Those conditions, it is an axial flow pump. Typical lift is pump bowl nominal diameter (inches) in thousandths of an inch. 60" pump, 0.060" lift. There are many considerations that go into the lift that is specified, so you need to follow the OEM instructions. If they didn't provide a value, ask. You will damage the pump if lift is too small, lose efficiency if it is too big.
The lift value provided should be specified "from free rotation." There can be some slop in the shaft couplings and/or impeller mounting hardware, so if you set the lift relative to the uncoupled pump rotor, you will lose the slop and could be a few thousandths shy on actual lift vs. what you think it is. One piece shaft on a small pump, it's going to be approximately zero. Multiple shafts with sleeve type couplings, big pump, it can be a few thousandths or more.
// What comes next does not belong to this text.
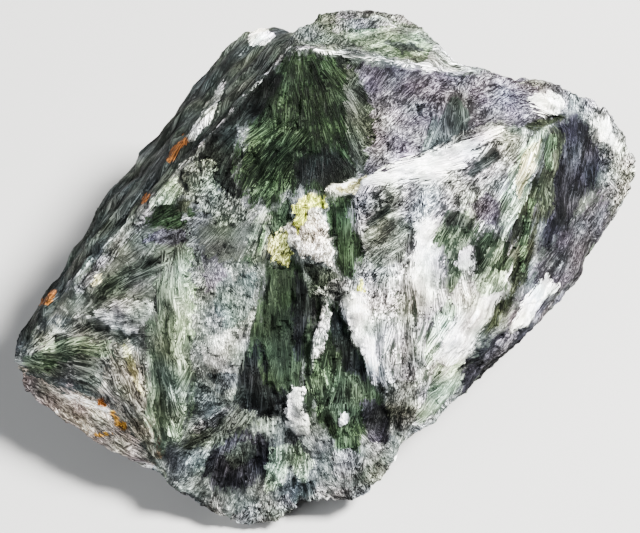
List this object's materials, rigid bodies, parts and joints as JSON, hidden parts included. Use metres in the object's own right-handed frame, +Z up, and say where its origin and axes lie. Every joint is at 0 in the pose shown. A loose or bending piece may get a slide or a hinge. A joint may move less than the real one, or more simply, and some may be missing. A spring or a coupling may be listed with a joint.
{
  "type": "rough seraphinite specimen",
  "caption": "Rough wedge-shaped lump of green and silver seraphinite with a broad feathered face, resting on a small flat spot.",
  "frame": {"origin": "level with the flat spot that the lump rests on, under the middle of the lump's bounding box", "axes": "+Z up from the flat spot, +X to the right along the lump's longest extent, -Y towards the front, where the broad feathered face leans back from"},
  "size_m": [0.0648, 0.0496, 0.034],
  "materials": {
    "seraphinite": "rough broken stone with silky feathery fibres, dark green, silver white and lavender grey"
  },
  "bodies": {
    "root": {"stone": "seraphinite"}
  },
  "joints": []
}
Anyway, to set the lift, first you will spin the adjusting plate to the point that bolting the coupling together barely allows free rotation by hand. Then remove the bolts and let the rotor rest in bottom position. Do not allow the adjusting plate to rotate. The pump half coupling may drop on the shaft, depends on how it is fitted. Don't let it smash your packing or mechanical seal! You will need a shim pack with thickness equal to the desired lift. The shim pack will go above the adjusting plate; in between AP and spacer (4 pc) or AP and motor half coupling (3 pc.) Slowly spin the adjusting plate down on the shaft, bolting the coupling together at appropriate intervals* of adjusting plate rotation, until you barely achieve free rotation with the shim pack installed. Remove the shim pack, and bolt it up, you're done.
Note that you can skip the first step (adjust to free rotation with no shim pack) but it helps to have a good idea where you need the adjusting plate, before you start messing with shim pack. You can have inches of adjustment, so starting blind wastes a lot of time.
* Interval will depend on shaft threads, it helps to have an idea how many turns you need to get the lift you want. To get the lift as close as possible, during the final check, you want the difference between the rotor dragging or spinning freely, to come down to the smallest incremental rotation of the adjusting plate. 4 bolt holes, 90*, 8 bolt holes, 45*. I say bolt holes instead of bolts, because it is not unusual for the adjusting plate to have 2x the number of holes as there are coupling bolts, to allow more precise lift settings.
It should go without saying, but all of the rotation checks are by hand or with a strap wrench for larger pumps. Or, realistically, using a box wrench on a single coupling bolt to rotate the entire rotor. Watch for any dragging as the rotation stops. You'll also be able to feel it with a hand on the shaft.